When the property indicates a metadata layer, it may include
additional information, such as a displacement map or a normal map.
When the value of the property indicates `geo`, the corresponding
layer may be defined as a geometry layer, whereas when the value of
the property is "meta", the corresponding layer may be defined as a
metadata layer.
[0116] The element "InferModel" defines an inference-learning
model, which may be defined as a term designating a predefined
learning model or may be a previously known learning model that is
not standardized.
[0117] Here, when the element "InferModel" is defined as null, a
model at a location defined in DirectCopy may be copied and used,
without performing inference.
[0118] The element "DirectCopy" may correspond to an element
indicating whether data is to be directly copied without performing
inference. When DirectCopy is defined as null, data may be directly
copied from the location (in the present example,
`www.models.com/hair.obj`) defined as a value, without performing
inference.
[0119] The element "Type" may be an element used only when the
corresponding layer is a metadata layer, and may correspond to an
element indicating which of metadata layers is to be used. The
element "Type" may be predefined. The element "DisplacementMap" or
"NormalMap" may define various 2D maps used in the field of
computer graphics.
[0120] Here, at step S220, 3D model layers for respective objects
may be generated from the pieces of 2D original image information
for respective objects using multiple learning models corresponding
to predefined object types.
[0121] As illustrated in FIG. 4, at step S220, it can be seen that
a torso-object 3D model layer 600 is reconstructed from the
torso-object 2D original image information 300 through the
torso-object learning model 500, and a pants-object 3D model layer
601 is reconstructed from the pants-object 2D original image
information 400 through a pants-object learning model 501.

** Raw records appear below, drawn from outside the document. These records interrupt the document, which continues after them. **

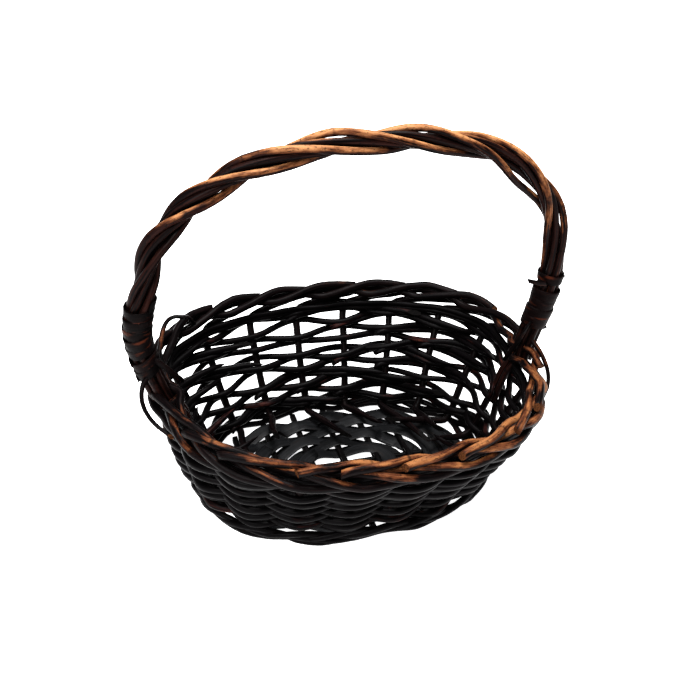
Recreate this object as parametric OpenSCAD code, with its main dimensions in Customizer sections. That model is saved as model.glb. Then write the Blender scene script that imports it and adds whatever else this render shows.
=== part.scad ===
// Oval willow basket with a fixed, roped bow handle.
//
// Frame: the origin is on the table under the middle of the bowl, +X runs the long way of the rim
// and through both feet of the handle, +Y the short way, +Z up.
//
// Each rod is a sub-part of its own. Flat strips are woven over and under the sticks of the base.
// A stake lies on the base with its butt, turns up through the wall, turns down again at the top and
// runs clockwise through the border as one rod. Rows of thin willow weave in front of and behind the
// stakes. The handle is a core rod with three pairs of rods roped round it, and a binding at each
// foot. Nothing moves: every rod is held by the weave.

/* [Bowl] */
// Length over the rim
rim_l = 300; // [250:1:370]
// Width over the rim
rim_w = 255; // [210:1:310]
// Height of the top of the rim
rim_h = 107; // [86:0.5:130]
// Length over the base
base_l = 227.4; // [210:0.2:280]
// Width over the base
base_w = 164.6; // [150:0.2:205]
// Squareness of the ovals, where 2 is an ellipse
oval_power = 2.27; // [2:0.01:2.8]
// Flare of the wall at the ends, where under 1 leans out low down
flare_l = 0.62; // [0.5:0.01:1.6]
// Flare of the wall at the sides, where over 1 leans out high up
flare_w = 1.36; // [0.5:0.01:1.6]

/* [Wall] */
// Number of stakes, always even
stake_n = 20; // [16:2:20]
// Thickness of a stake, which is also the border's rod
stake_d = 5.6; // [4:0.1:6.8]
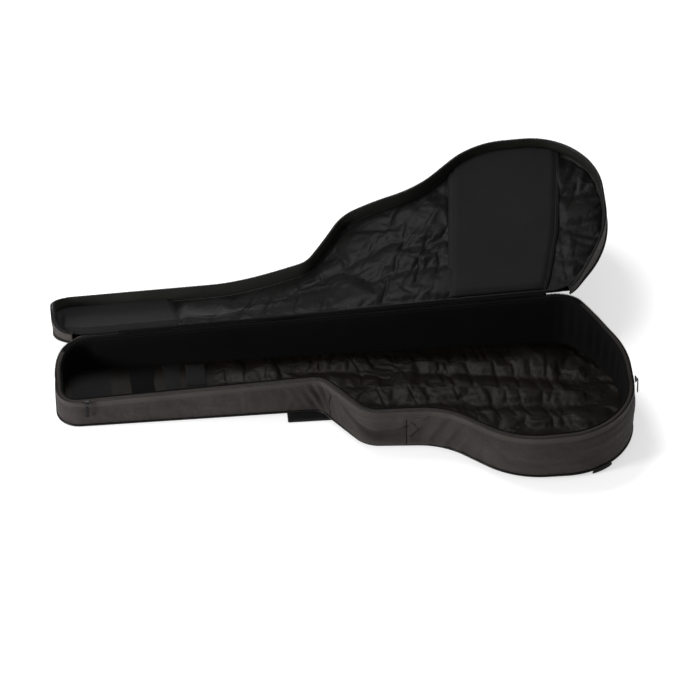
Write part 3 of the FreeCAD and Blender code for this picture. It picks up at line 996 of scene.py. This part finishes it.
# %% [markdown]
# ## Guards inside the lid
# Two plain woven panels protect the satin: one where the strings and bridge touch, one at the
# headstock. They are stitched flat along their sides, so they stay smooth while the satin puckers.

# %% Guards
u = np.linspace(0, 1, 70)
t = np.linspace(0, 1, 80)[:, None]
left = lambda yy: np.interp(yy, [-0.16, -0.072, 0.173, 0.19], [0.247, 0.240, 0.213, 0.211])
right = lambda yy: np.interp(
    yy, [-0.17, -0.128, 0.038, 0.154, 0.193], [0.471, 0.468, 0.445, 0.416, 0.402]
)
gyy = np.broadcast_to(t * 0.3 - 0.12, (80, 70)).copy()
for _ in range(4):
    gxx = left(gyy) + (right(gyy) - left(gyy)) * u
    near, far = edge_of_plan(6.5 * mm, gxx)
    gyy = near + (np.minimum(far, 0.184) - near) * t
edge_u = np.minimum(u, 1 - u)[None, :] * 0.21
gz = (
    hinge_level(gxx) - 4.0 * mm - 5.0 * mm * smooth(0, 18 * mm, edge_u) - 0.5 * mm
    * cloud(gxx / 0.05, gyy / 0.09, 61)
)
gz = hinge_level(gxx) + (gz - hinge_level(gxx)) * smooth(0.0, 20 * mm, 0.19 - gyy)
guard_grid = np.stack([gxx, gyy, gz], axis=-1)
bridge_panel = thicken(grid_mesh("bridge_guard_cloth", guard_grid, guard_cloth, flip=True), 1.0 * mm)
open_up(bridge_panel)
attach(bridge_panel, "lid")
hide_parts("bridge_guard")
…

[0122] Further, the 3D model generation method according to the
embodiment of the present invention may generate a 3D model by
synthesizing the 3D model layers for respective objects at step
S230.
[0123] Here, at step S230, the 3D model may be generated in
consideration of the relative location relationships between 3D
model layers for respective objects using the calibration
information.
[0124] In this case, at step S230, the appearance of the 3D model
may be transformed by baking the 3D model using predefined
displacement map information of the multiple layers for respective
object types.
[0125] Referring to FIG. 4, at step S230, it can be seen that a
final 3D model 800 is generated by synthesizing the torso-object 3D
model layer 600 and the pants-object 3D model layer 601.
[0126] Here, at step S230, the relative locations of 3D objects in
the 3D model layers for respective objects may be basically
determined based on layer 0 (generally, a torso layer in the case
of a human character).
[0127] Here, at step S230, the 3D model may be generated in
consideration of the relative location relationships of the image
input to the 3D model layers for respective objects using the
calibration information.
[0128] For example, at step S230, after a 3D torso object
corresponding to layer 0 has been reconstructed, if a 3D pants
object is reconstructed by layer 5, the relative locations of the
reconstructed 3D model layers for respective objects in 3D space
may be recognized using the calibration information between the
torso object layer 301 from the front viewpoint and the pants
object layer 401 from the front viewpoint.
[0129] In this case, at step S230, the location relationships
between the 3D model layer_0 600 and the remaining generated 3D
model layers 601 or the like may be recognized using the
calibration information, and the final 3D model may be generated by
matching the 3D model layers in the same coordinate system.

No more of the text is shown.